My second question, which is perhaps the most important, is: *Can a Sony STRDH520 power either or both of these?* To be honest, I picked this receiver because it's cheaper.

Detailed answers as to why you pick which system would be greatly appreciated.


----------



## yoda13 (Feb 14, 2012)

Hi,

Personally, I would pick the Take Classic for the flexibility it gives you and the inclusion of a subwoofer. I'm confident that it would do much better for movies (wider frequency range) and probably would fair as good for music. Note that the Take Classic system wouldn't fair very well in a large room.
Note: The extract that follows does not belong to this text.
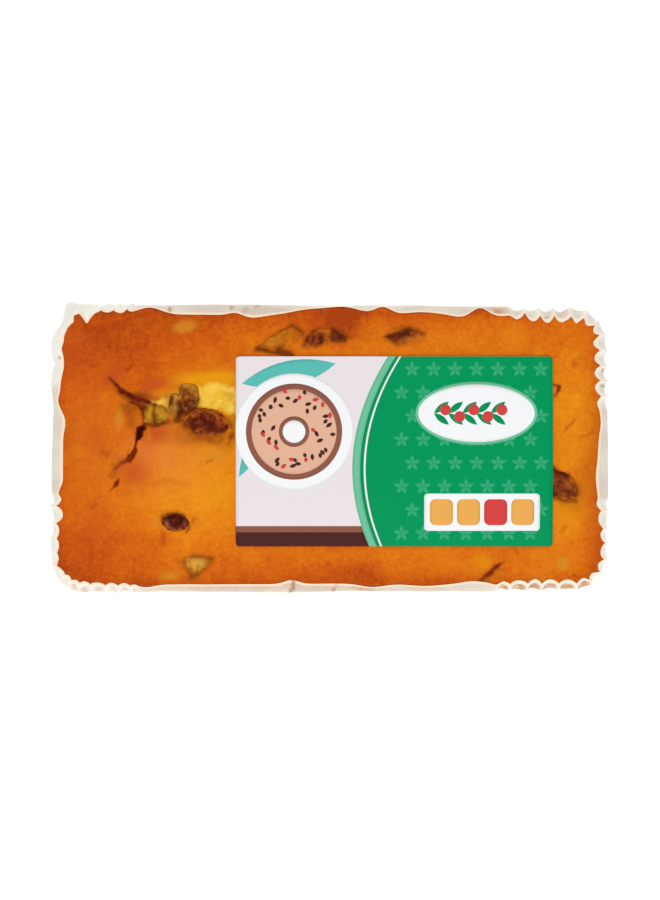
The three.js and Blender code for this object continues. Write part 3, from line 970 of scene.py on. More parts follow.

If your room is larger than say, 3000 cubic feet, I would look at the Sony towers.

As far as the receiver goes, not knowing your budget, I'm not fond of Sony receivers, they can be problematic, HDMI issues among others. I would pick this or this personally. Newegg is a very reputable dealer.

Hopefully others will chime in for more arguments on either or,

cheers


----------



## ClevelandSound (Oct 14, 2012)

Thank you! For future reference could someone just sum up how to tell if a receiver can properly power a system. Anyone else have a suggestion or any experience with these two speakers?


----------



## yoda13 (Feb 14, 2012)

Actually, it's not so much the receiver ratings you have to look at first, but the speakers, and watts, is the last specs one should look at. Now this is true for most of the time.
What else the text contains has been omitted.